En des temps plus anciens encore, les peuples élisaient domicile sur des terres, formant ainsi des groupes plus ou moins vastes qui ont donné naissance à des seigneuries, des royaumes et même parfois des empires qui se faisaient et se défaisaient par les guerres au fil des migrations et des ambitions de leurs chefs. A ces époques-là, on ne parlait pas de nation et aucune frontière n'était fixée. Puis il y eu la révolution qui, remplaça le royaume ainsi que l’Église par la nation. On établit des frontières sur des cartes qu'il fallut bien rendre réelles sur le terrain en y installant des garnissons pour défendre la nation contre les tentatives d'invasions.

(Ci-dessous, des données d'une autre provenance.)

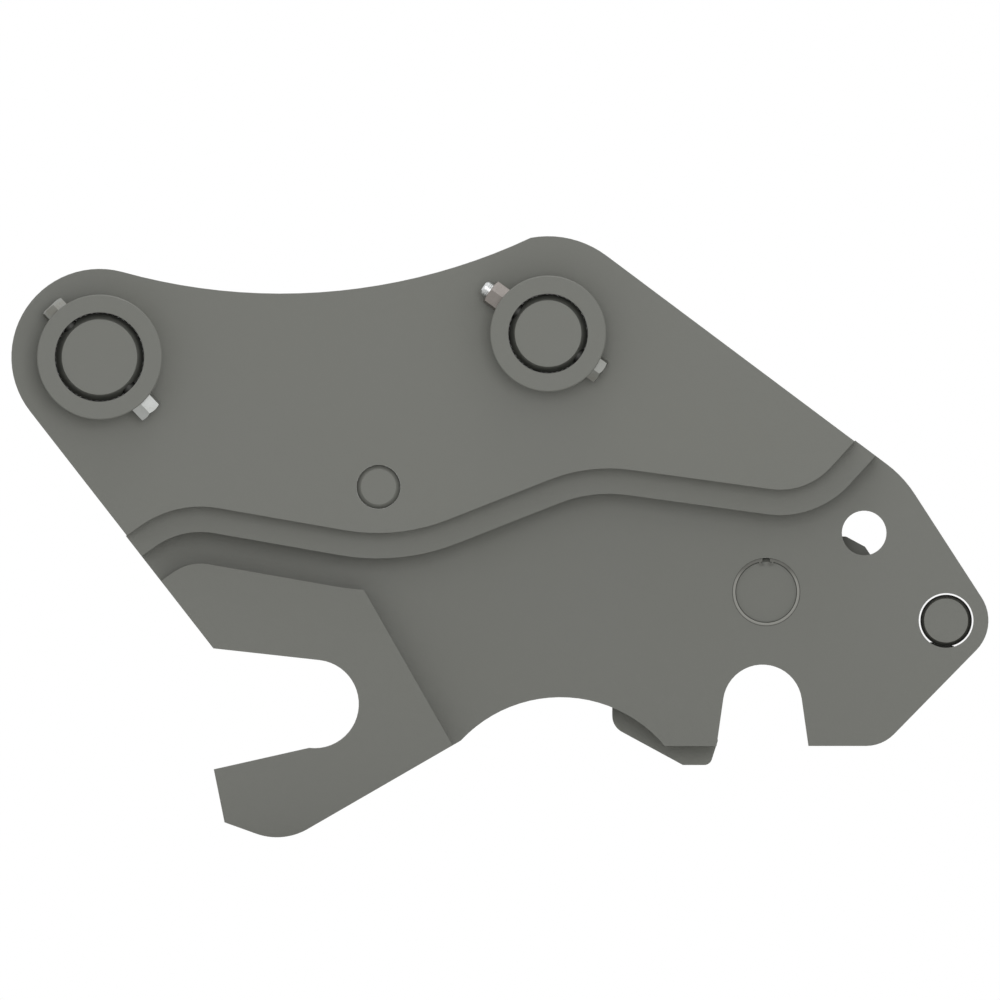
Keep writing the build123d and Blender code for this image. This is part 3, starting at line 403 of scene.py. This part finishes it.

Mais comment empêcher les peuples de vouloir se mélanger et de vivre où ils le souhaitent ? Le temps faisant, les brassages de populations finirent par supprimer les identités culturelles marquées des peuples ainsi mélangés au sein d'une même nation, modifiant profondément cette dernière pour n'en faire qu'une sorte de coquille abstraite contenant des fragments du monde entier. Pourtant, nos chefs d’État continuent à croire et faire croire à leurs nations respectives, n'hésitant pas à créer de nouvelles façons de faire la guerre avec de nouvelles armes : économie, communication, numérique, etc. Pour résumer, les nations sont remplies de citoyens du monde qui n'en ont pas encore vraiment conscience car, s'ils s'en rendaient compte, tous les chefs d’État deviendraient inutiles ou, du moins, perdraient beaucoup de leurs pouvoirs face à une nouvelle hyper-nation mondiale, bien supérieure à la leur. Alors ils continuent de pousser ces citoyens du monde à ce haïr les uns les autres espérant freiner l'évolution et continuer d'entretenir des esprits primitifs qui ne sont pas sortis des guerres tribales d'antan, « pour la nation ! ».

Pourtant, jamais rien n'empêchera le fleuve de couler et d'atteindre l'océan.